A Guerra do Paraguai (1864-70) foi a primeira grande chance de libertação para muitos escravos negros das lavouras brasileiras. O Exército e a Marinha ofereceram liberdade aos escravos que quisessem servir de bucha de canhão -os chamados "voluntários da pátria"- no front.
Entre esses "voluntários" estava Cândido da Fonseca Galvão, nascido em Lençóis (BA) por volta de 1845, filho de pai africano da nação ioruba.

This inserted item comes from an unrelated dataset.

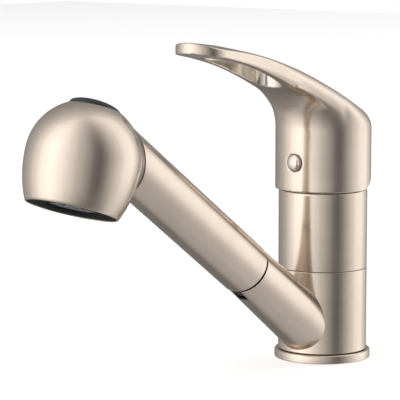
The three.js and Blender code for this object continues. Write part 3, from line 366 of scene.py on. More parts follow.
def side_slab(name, outline, half):
    """A side outline in the YZ plane, run across to half on each side, as a cutter."""
    count = len(outline)
    points = [(-half, y, z) for y, z in outline] + [(half, y, z) for y, z in outline]
    faces = [tuple(range(count)), tuple(range(count, 2 * count))[::-1]]
    faces += [(i, (i + 1) % count, count + (i + 1) % count, count + i) for i in range(count)]
    return link(name, mesh_from(name, points, faces))


def loft(name, rows):
    """A solid through rows of points. Each row is a closed loop with the same number of points."""
    around = len(rows[0])
    last = (len(rows) - 1) * around
    faces = []
    for n in range(len(rows) - 1):
        for k in range(around):
            j = (k + 1) % around
            faces.append((n * around + k, n * around + j, (n + 1) * around + j, (n + 1) * around + k))
    faces.append(tuple(range(around)))
    faces.append(tuple(last + k for k in range(around))[::-1])
    return link(name, mesh_from(name, [point for row in rows for point in row], faces))


def box(name, low, high, place=column_frame):
    outline = [(low[0], low[1]), (high[0], low[1]), (high[0], high[1]), (low[0], high[1])]
    return prism(name, outline, low[2], high[2], place)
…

A guerra mudaria a vida de Galvão, elevado ao posto de alferes por atos de bravura.
Ao voltar em 1870, trocou Salvador pelo Rio de Janeiro, onde fez fama ao se auto-intitular rei ("obá" em ioruba) "dom Obá 2º d'África", espécie de porta-voz não-oficial do povo negro brasileiro, escrever artigos para jornais, frequentar a corte de dom Pedro 2º com a desenvoltura e a elegância de trajes dos senhores.
"Alto, forte, majestoso, vestindo sempre sobrecasaca, cartola no cimo da gaforinha, pince-nez de vidros fumados ou monóculo de aro de ouro, o príncipe Obá era a figura mais popular da capital do Império", assim Galvão é descrito por Câmara Cascudo em seu "Dicionário do Folclore Brasileiro".
"Vida, Tempo e Pensamento de um Homem Livre de Cor" é o subtítulo desse livro do historiador Eduardo Silva, admirável esforço de pesquisa para recontar a história do Brasil a partir da passagem de um homem comum por essas terras: o negro emancipado, uma raridade da sociedade civil, Cândido da Fonseca Galvão.
Reconstruir a vida de dom Obá, "apesar da natureza fragmentária da documentação", investigar a natureza de suas relações com o imperador dom Pedro 2º e a natureza de sua liderança dentro da comunidade negra, analisar suas idéias sobre questões políticas e sociais de seu tempo, discutir fontes e influências de seus pensamentos -esses os objetivos atingidos com brilhantismo pelo trabalho de Eduardo Silva.
Sua biografia do "príncipe do povo" inclui apêndices com cartas, memoriais e artigos de autoria de Galvão sobre a abolição da escravatura e as relações inter-raciais publicados em jornais da época, além de notas explicativas, bibliografia e índice onomástico.
Para além da vida pessoal de seu personagem -um "tipo de rua meio amalucado para a sociedade de bem, mas reverenciado como príncipe real entre escravos, libertos e homens livres de cor"-, a pesquisa de Eduardo Silva consegue examinar com destreza o outro lado da sociedade escravocrata do país no século 19, o lado visto pelos olhos da vítima.
Sério, bem escrito, o livro presta um valoroso serviço de reconquista do Brasil por meio da história.
(MARILENE FELINTO)

Livro: Dom Obá 2º D'África, o Príncipe do Povo Autor: Eduardo Silva Lançamento: Cia. das Letras Quanto: R$ 22 (263 págs.)